#### SUPPLIED DATA

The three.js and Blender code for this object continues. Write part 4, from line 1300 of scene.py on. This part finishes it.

########
#### SUPPLIED DATA

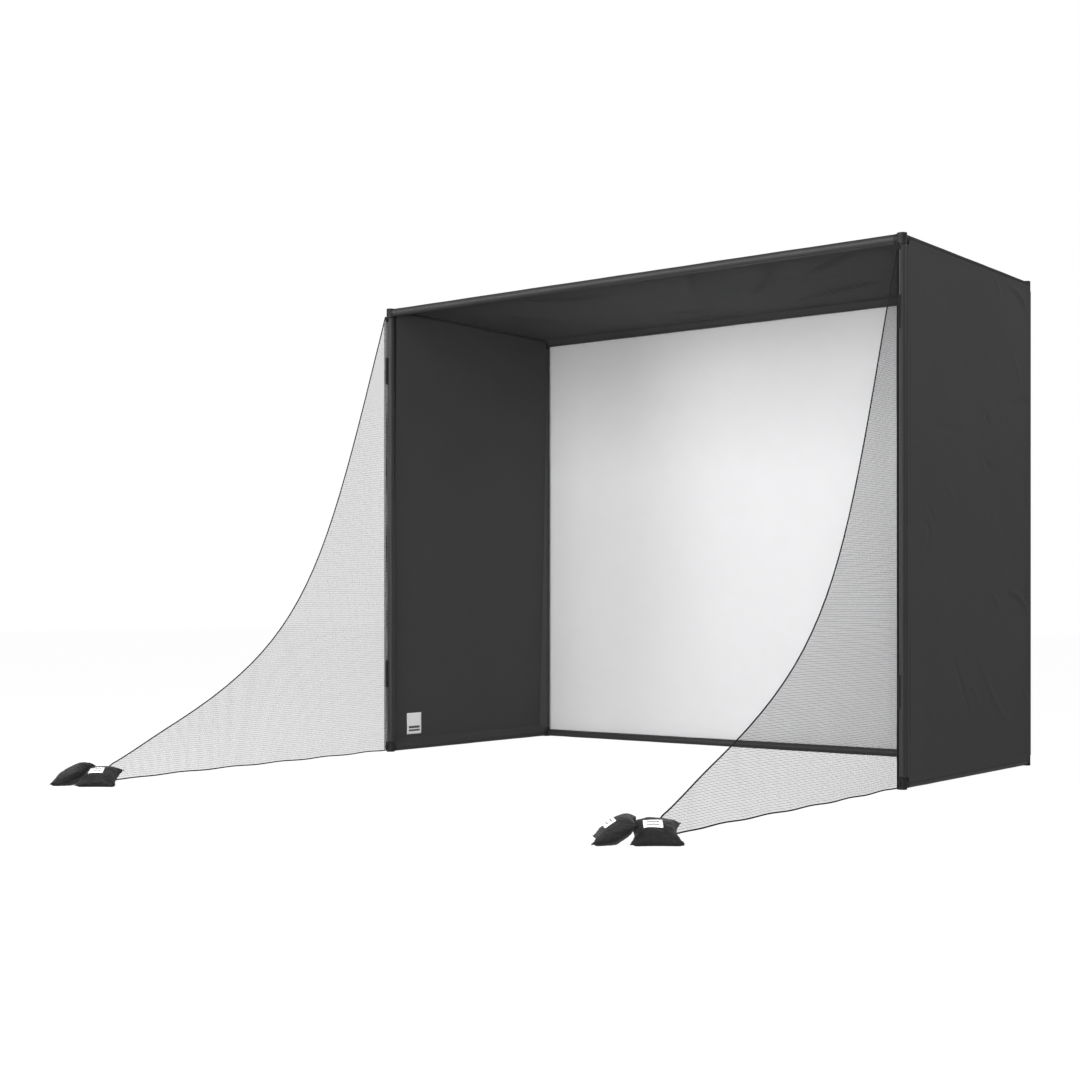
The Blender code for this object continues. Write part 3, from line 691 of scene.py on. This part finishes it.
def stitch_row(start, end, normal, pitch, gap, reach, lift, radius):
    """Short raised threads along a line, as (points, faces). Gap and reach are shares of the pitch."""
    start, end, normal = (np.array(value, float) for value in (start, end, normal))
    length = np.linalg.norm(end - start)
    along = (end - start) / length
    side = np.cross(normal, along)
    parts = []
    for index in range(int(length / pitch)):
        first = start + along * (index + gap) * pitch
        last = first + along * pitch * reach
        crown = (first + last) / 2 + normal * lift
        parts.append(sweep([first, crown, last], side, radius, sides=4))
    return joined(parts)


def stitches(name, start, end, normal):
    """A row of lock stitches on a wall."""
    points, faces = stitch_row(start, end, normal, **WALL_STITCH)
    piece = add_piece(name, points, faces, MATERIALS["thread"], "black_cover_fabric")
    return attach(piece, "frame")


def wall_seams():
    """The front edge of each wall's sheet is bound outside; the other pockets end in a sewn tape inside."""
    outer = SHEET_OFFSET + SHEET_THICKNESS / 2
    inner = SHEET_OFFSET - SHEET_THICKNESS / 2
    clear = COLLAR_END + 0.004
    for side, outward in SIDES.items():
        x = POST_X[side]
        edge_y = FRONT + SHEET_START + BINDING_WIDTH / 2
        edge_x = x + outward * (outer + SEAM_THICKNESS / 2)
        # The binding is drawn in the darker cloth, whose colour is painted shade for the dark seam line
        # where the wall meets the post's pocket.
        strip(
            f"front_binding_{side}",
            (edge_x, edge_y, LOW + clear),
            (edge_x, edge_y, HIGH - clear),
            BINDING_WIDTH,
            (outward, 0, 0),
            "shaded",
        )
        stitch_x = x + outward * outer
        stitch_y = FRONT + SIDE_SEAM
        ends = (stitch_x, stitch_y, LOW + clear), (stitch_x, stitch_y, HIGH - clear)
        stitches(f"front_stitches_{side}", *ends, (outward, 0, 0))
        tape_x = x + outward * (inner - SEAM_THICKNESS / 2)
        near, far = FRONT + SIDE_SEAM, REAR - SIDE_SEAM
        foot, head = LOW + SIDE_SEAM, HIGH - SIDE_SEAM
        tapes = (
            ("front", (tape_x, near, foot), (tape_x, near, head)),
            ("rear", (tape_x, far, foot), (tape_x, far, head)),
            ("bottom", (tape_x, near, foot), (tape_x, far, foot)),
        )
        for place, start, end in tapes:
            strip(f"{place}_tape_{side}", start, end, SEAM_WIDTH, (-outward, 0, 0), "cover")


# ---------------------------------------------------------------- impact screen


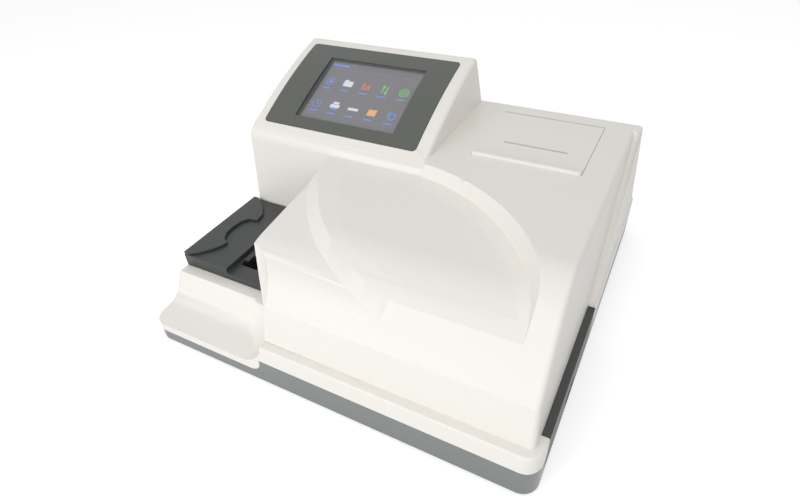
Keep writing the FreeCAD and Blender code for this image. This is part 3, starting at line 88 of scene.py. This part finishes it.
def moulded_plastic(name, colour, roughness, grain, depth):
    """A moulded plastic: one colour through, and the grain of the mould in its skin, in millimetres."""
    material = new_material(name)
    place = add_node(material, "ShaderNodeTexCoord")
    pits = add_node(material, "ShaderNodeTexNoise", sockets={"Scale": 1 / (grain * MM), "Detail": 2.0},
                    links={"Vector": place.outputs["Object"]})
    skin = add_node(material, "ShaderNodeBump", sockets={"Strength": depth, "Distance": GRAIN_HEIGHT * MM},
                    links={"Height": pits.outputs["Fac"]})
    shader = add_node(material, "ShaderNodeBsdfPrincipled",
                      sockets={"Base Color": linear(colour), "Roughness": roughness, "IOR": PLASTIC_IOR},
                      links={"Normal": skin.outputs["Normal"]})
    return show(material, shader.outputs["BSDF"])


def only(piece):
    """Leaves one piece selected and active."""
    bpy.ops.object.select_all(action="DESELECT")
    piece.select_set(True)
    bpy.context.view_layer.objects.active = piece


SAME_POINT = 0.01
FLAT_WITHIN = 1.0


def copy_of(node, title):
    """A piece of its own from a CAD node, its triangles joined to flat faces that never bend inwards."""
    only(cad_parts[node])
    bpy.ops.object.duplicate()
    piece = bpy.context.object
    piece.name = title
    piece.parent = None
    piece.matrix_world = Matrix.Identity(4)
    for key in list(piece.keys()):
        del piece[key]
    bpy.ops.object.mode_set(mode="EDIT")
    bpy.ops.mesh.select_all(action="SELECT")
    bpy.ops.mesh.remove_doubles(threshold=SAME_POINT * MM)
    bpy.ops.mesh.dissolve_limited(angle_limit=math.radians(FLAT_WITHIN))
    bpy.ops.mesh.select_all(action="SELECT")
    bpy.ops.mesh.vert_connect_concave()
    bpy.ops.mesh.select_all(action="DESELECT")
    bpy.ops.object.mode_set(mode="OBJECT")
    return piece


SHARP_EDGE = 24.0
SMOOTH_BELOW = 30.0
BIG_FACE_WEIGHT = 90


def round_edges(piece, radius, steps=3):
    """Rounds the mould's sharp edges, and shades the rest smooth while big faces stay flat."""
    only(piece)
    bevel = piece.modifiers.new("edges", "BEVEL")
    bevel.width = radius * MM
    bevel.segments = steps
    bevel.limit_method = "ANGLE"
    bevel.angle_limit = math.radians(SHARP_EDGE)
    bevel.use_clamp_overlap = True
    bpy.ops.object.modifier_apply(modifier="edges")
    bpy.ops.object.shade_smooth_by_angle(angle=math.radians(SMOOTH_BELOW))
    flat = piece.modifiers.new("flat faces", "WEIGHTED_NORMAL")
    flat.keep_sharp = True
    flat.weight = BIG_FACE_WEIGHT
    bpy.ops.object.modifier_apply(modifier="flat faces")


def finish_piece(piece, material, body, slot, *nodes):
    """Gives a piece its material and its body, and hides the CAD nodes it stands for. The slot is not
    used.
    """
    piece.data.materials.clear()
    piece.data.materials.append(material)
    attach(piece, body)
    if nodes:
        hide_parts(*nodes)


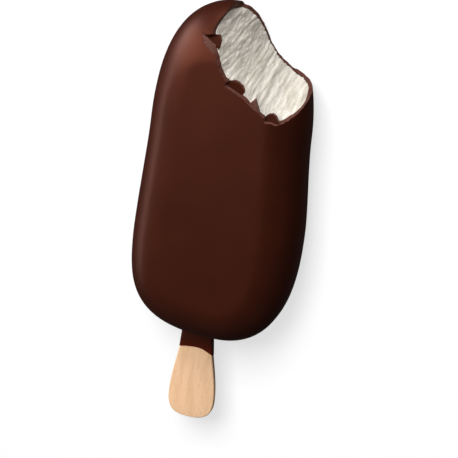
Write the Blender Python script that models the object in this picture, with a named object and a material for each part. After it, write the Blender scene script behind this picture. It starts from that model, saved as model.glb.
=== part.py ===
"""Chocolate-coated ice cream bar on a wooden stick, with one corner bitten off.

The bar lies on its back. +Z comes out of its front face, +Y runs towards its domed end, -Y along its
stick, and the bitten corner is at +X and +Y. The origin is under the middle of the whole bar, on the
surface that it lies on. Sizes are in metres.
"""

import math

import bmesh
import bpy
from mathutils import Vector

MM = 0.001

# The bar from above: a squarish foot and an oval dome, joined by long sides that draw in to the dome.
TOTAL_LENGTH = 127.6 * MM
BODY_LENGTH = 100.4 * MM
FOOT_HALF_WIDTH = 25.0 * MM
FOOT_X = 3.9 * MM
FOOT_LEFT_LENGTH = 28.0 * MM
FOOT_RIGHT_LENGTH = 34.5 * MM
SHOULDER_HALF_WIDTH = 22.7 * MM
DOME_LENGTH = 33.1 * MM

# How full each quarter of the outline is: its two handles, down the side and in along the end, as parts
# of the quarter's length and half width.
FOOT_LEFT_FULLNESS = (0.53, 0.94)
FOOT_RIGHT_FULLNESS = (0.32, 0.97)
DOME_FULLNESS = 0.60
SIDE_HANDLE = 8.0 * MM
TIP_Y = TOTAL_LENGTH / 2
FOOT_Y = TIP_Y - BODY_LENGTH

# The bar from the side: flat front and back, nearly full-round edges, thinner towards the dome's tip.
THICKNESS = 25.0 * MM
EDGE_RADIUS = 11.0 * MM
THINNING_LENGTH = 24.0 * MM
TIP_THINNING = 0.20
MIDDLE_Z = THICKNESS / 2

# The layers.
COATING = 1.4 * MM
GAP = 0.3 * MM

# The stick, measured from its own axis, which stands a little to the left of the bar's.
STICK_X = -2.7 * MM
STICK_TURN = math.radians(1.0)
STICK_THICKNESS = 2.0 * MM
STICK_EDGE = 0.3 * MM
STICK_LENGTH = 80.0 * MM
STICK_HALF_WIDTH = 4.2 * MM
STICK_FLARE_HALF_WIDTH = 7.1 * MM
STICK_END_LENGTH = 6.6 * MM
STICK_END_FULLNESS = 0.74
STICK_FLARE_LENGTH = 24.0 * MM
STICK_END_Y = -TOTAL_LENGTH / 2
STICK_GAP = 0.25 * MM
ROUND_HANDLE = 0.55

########

◆ SET TASK
Reproduce word for word the material above, beginning with the line that contains "Write the Blender Python" and ending with the line that contains "corner bitten off.".

◆ SOLUTION BELOW
Write the Blender Python script that models the object in this picture, with a named object and a material for each part. After it, write the Blender scene script behind this picture. It starts from that model, saved as model.glb.
=== part.py ===
"""Chocolate-coated ice cream bar on a wooden stick, with one corner bitten off.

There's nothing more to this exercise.